Talking to my players, we found that retreat doesn’t happen nearly often enough. Now the reasons are varied, but one thing we all sort of agreed on is that new players often don’t realize that it’s even an option.
Thus, this little video. Let me know what you think!
Often dm’s accidently teach players that they don’t need to/shouldn’t run away. Every time you do the whole “nobody has ever made it out of those caves alive” or a fearful NPC shouts “we need to run away!” and the players push through and succeed anyway you’re kinda teaching players that fighting through it is the solution to impossible problems.
If you want players to think running away is an option, you should teach them. Make escaping feel like a win for the players. Consider setting up scenarios where they need to steal something from an ancient dragon’s hoard and get out with it alive. Or after the players have gotten whatever they need from a dungeon and they’re low heath have a huge strong enemy appear near a passage that the enemy is much too big to fit through.
Another thing that contributes to that accidental teaching not to run away is that many powerful creatures are too fast to run away from. When going through the most threatening enemies i had faced in Pathfinder, all of them were faster than my character, even though it had a feat that increased speed. The narrow passage is one good solution for those cases, though it might feel contrived if used too often.
Should I maybe make a sister video to this one outlining how DMs can make retreat a clearer and less demotivating option?
My group just had to retreat in our last 2E session yesterday. Got ambushed at night, horrible player rolls, plus our GM rolled max damage 90% of the time. After two rounds we had to run and leave the fighter to die to avoid a TPK.

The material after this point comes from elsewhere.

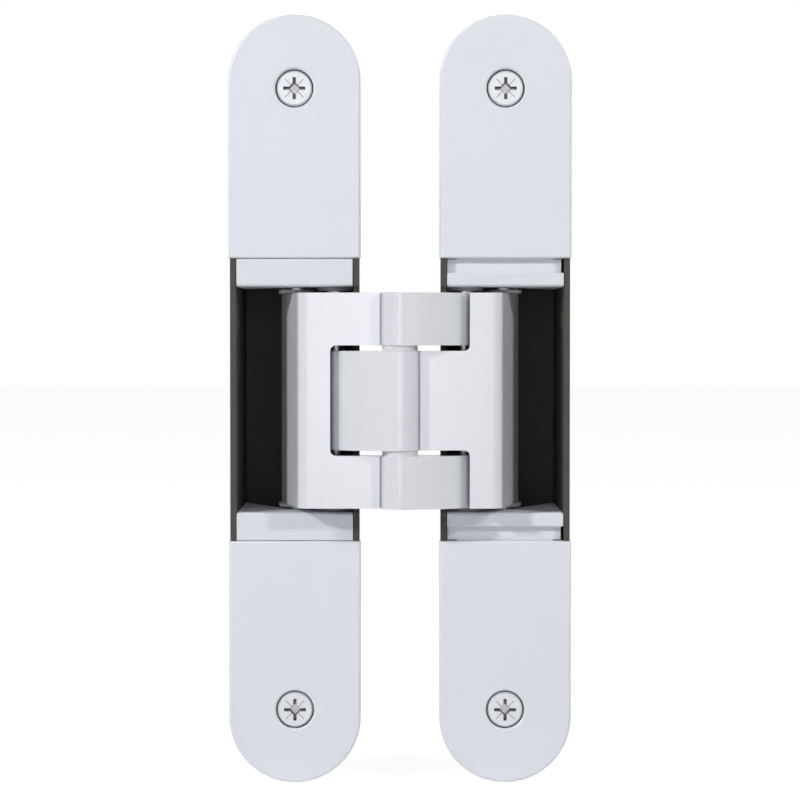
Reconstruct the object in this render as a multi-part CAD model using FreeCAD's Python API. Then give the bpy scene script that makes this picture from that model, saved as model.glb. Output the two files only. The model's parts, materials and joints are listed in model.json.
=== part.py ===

this is one of the things that makes Lancer so awesome. they have lots of rules for making battles more then a fight to the death including auto retreat conditions for the party
I might have to look into these!
Yeah, it took a while in my group (including me) to actually understand this too. It was like fight until death, but this isn’t the best option all the time. Making decisions that values characters own lives brings more depth to the characters.
Aye. Same kinda goes for DMs. Enemies retreat. Enemies flank. Enemies have tactical and sometimes even strategic thinking. Certain modules do a great job of that.
I like the rule in 3rd Age that the party can always and instantly retreat, but the cost is some failure on the track of the campaign. So the bad guys get what they want, a key NPC or item might be lost, etc. Makes it easier to throw challenging encounters at the players without worrying about wiping the party.
That’s a neat rule. Does it allow for chases still?
I had a great roleplaying moment when I gave the party the chance to surrender when it looked like they might get TPK’d. This is a criminally underrated option that results in some really flavorful gameplay.